La conclusion de la sixième lettre, laisse supposer que l’obstination de De Brancas à rejeter des réalités, en dépit de preuves irréfutables, n’est peut-être que le fait de sa foi inébranlable en Dieu et de sa soumission aveugle aux dogmes de l’église. Ne perdons pas de vue que De Brancas n’était qu’un curé provincial et que le fait qu’il se soit intéressé de la sorte à la cosmographie, témoigne de l’impact des courants qui agitaient son siècle.

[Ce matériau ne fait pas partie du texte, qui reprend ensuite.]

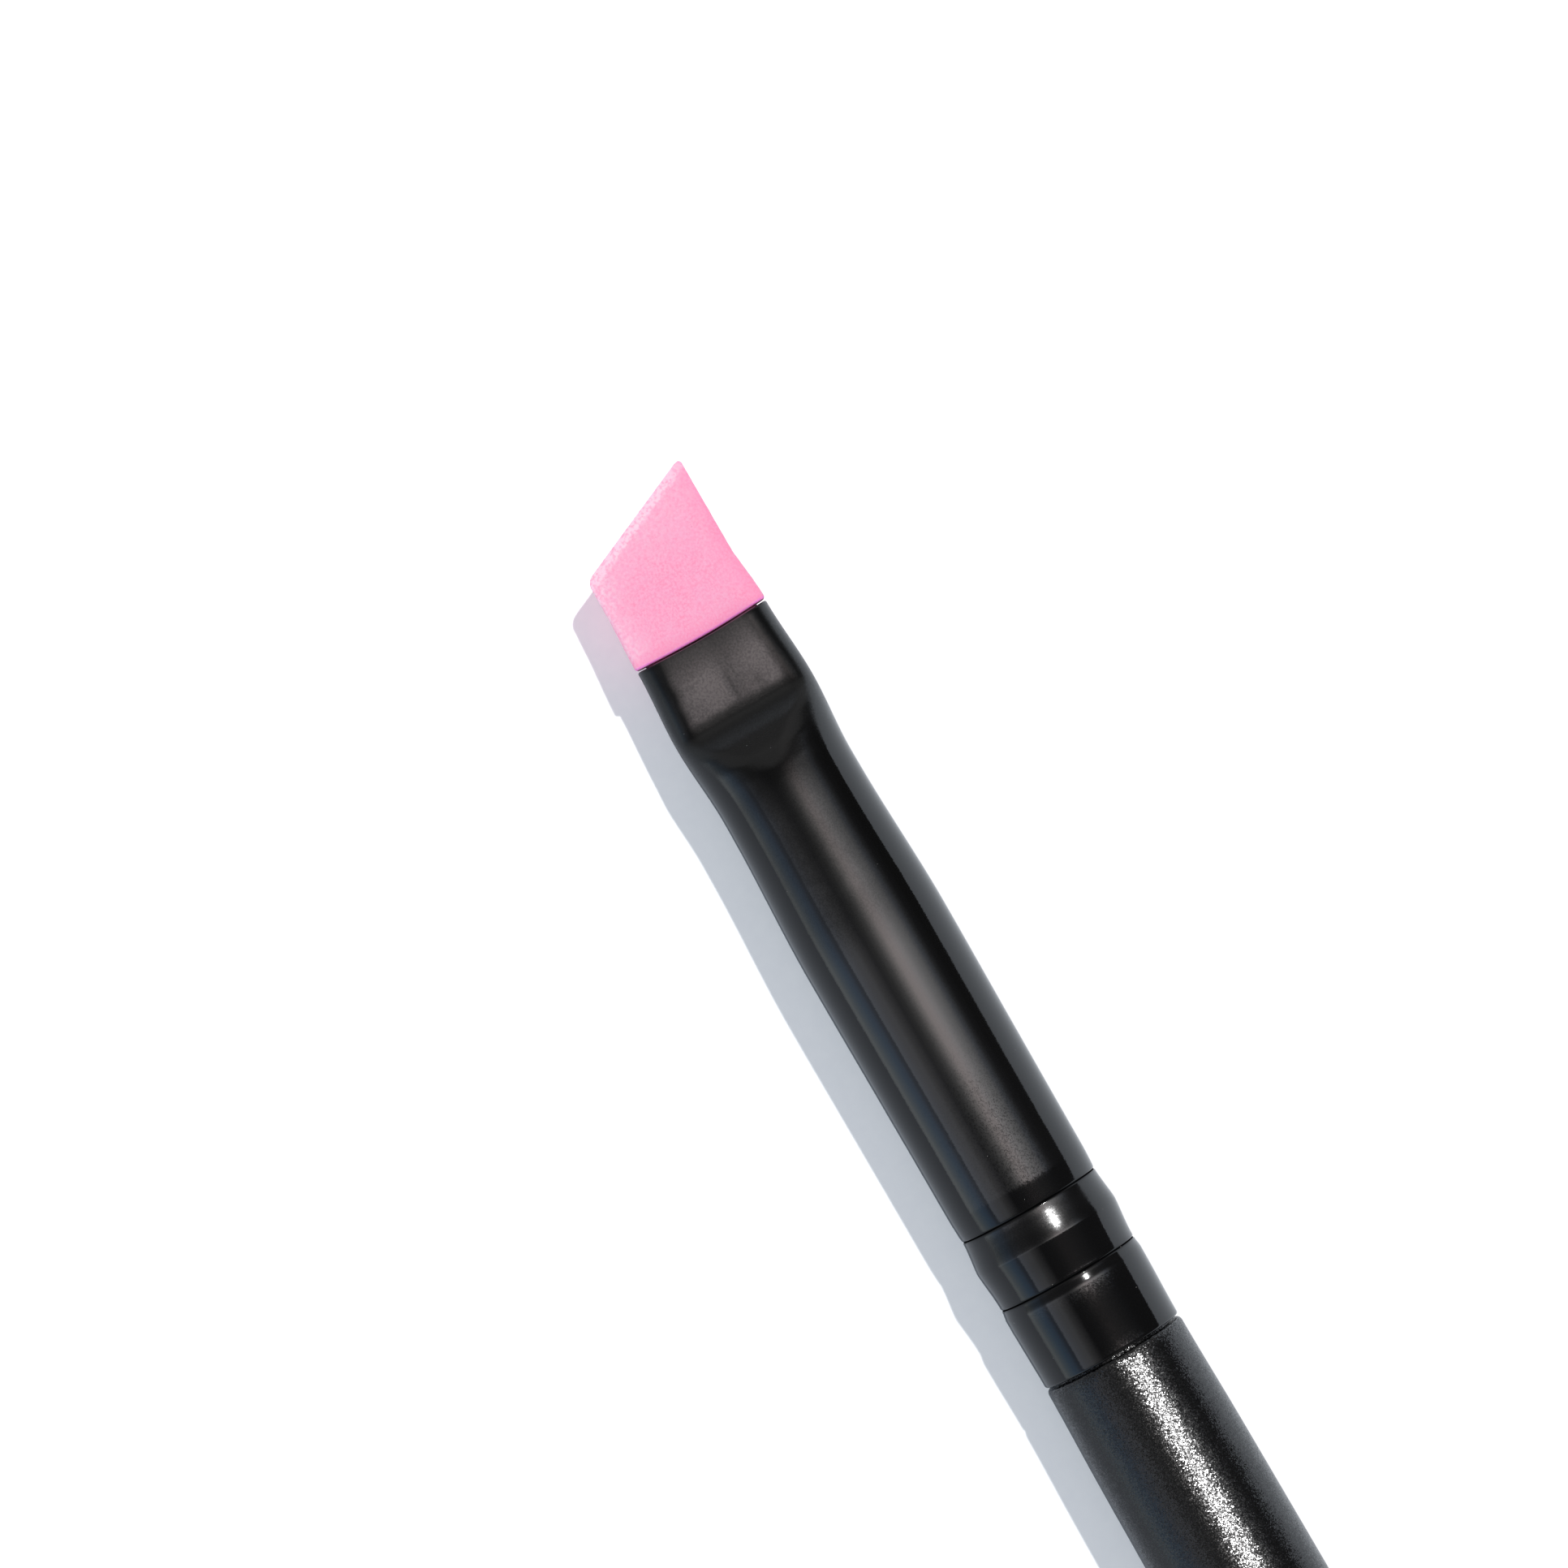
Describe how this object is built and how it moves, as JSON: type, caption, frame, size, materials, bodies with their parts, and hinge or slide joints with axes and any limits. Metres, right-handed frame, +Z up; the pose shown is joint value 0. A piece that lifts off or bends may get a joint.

Ce paragraphe est le dernier de la dix-huitième lettre de cet ouvrage (qui compte cinq-cent-vingt-six pages de la même veine). De Brancas y prétend avoir réalisé une synthèse des connaissances cosmologiques de son époque. La comparaison qu’il fait entre son travail et celui d’une abeille, laisse entendre qu’il a probablement dépensé beaucoup d’énergie pour produire une telle œuvre. Nous sommes forcés de reconnaître pourtant qu’elle est mineure et qu’elle n’a eu aucun impact dans l’histoire des sciences. Elle ne revêt pour nous d’autre intérêt que de redécouvrir, prés de deux cent cinquante ans après sa parution, un pan oublié et méconnu des publications relatives à l’astronomie, en ce siècle où des découvertes ébranlaient les croyances populaires.